💡
23
c/bookbinders•aaron305aaron305•2mo ago

Appreciation post: My PVA glue disaster on a custom leather journal last Thursday

I was finishing a custom journal for a client in Austin when my PVA glue got too thick and left a cloudy film on the leather spine, so I carefully dabbed it with a damp sponge and let it dry overnight, which saved the piece, but has anyone else found a better way to fix cloudy glue without damaging the cover?
4 comments

Log in to join the discussion

Log In
4 Comments
danielnelson
Ever try thinning the glue with a tiny bit of water before you apply it? Honestly, I keep a small spray bottle next to my work now and just mist the glue in the bottle cap if it starts to get gummy.
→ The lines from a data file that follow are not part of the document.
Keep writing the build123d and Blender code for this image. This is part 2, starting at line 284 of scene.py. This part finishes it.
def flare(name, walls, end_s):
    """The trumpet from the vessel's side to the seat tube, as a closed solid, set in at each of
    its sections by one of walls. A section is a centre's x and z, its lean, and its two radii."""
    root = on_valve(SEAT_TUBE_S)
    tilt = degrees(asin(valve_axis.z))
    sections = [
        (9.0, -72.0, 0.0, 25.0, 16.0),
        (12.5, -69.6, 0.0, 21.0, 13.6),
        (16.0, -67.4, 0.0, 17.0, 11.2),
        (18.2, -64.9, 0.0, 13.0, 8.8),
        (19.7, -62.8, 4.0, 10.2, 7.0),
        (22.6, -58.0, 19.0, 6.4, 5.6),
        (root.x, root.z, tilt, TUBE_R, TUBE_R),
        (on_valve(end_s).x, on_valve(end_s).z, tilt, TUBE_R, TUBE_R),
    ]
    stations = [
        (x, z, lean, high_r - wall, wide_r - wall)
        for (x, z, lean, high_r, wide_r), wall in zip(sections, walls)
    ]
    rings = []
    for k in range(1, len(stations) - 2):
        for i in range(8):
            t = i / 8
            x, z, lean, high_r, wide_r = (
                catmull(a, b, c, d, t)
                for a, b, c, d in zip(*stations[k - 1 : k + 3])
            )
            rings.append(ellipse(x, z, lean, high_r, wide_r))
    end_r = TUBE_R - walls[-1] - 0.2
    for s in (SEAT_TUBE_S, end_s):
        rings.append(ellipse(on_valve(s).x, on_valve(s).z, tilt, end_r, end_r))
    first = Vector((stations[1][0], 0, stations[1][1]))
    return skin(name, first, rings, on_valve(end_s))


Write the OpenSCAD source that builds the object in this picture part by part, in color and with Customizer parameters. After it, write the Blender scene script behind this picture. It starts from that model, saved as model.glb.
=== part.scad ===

That cloudy film is the worst, but a damp sponge is a solid save.
6
jason_lewis3
jason_lewis32mo agoMost Upvoted
I read somewhere that a tiny drop of glycerin in your glue bottle can stop that cloudiness.
6
william_garcia
Glycerin's a plasticizer, not really made for stopping cloudiness. It keeps the glue from getting brittle but that cloudy haze is usually from dried PVA film or trapped air bubbles. You'd be better off with a tiny drop of dish soap if anything breaks surface tension. That said, I've tried glycerin before and it made the glue tacky and stringy, harder to spread thin. The damp sponge trick is probably the most practical fix without messing with your glue's chemistry.
1
lewis.terry
That Austin client probably never even noticed the cloudiness. Most people just want a book that holds paper, not a museum piece. The damp sponge fix is already more than enough effort.